As a personal story, sharing it with the world was not always an easy part of creating Pilgrim.

“Restoring the most challenging, sometimes even traumatic, moments of my life was the hardest part of the production,” said Rezaian.

“Sometimes I needed to spend hours creating a progressing image, such as Iran's map bleeding and being destroyed, which was triggering and very hard for me to bear.

“However, I knew that showing how the toughest moments of life can also cultivate a chance for transformation and growth to other immigrants, especially women who mostly endure a huge amount of hardship before their immigration, would hopefully help them to stay strong and strive to claim the life they deserve.”
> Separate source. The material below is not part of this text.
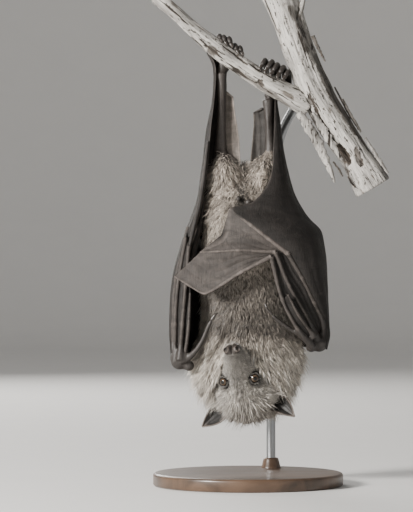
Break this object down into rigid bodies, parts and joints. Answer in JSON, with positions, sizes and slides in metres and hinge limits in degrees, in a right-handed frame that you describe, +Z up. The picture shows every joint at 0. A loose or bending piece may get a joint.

In the end Rezaian said she feels the starkness of the film really carries her story.

“Its rawness and reliability -- when the film was first screened, I received such positive feedback and comments not only from immigrants but also from Canadian audiences who were touched by the film as they found the film so relatable and it is since the film ultimately is about our day-to-day challenge as humans living in a mechanical world with categorized labels that cannot define us,” said Rezaian.

“So, the film ending with endless possibilities of change in the midst of all that, advocates for their dreams and values and recognizes the very fundamental need of our human nature which is a chance for unique transformation and becoming.”

Has the Best of Saskatchewan nomination impacted the filmmaker’s view of her film?

“When I was making the film, I was focused on capturing my experience as an immigrant and Iranian woman,” offered Rezaian. “Therefore, its nomination has brought me such joy since to me it is a recognition of others like me, immigrant women or simply anyone who is fighting their fight for a better version of themselves and a hopeful future.”

Rezaian is hopeful the film may be shown at YFF, adding “I might come up with some ideas for screening it to the public sometime in the future.”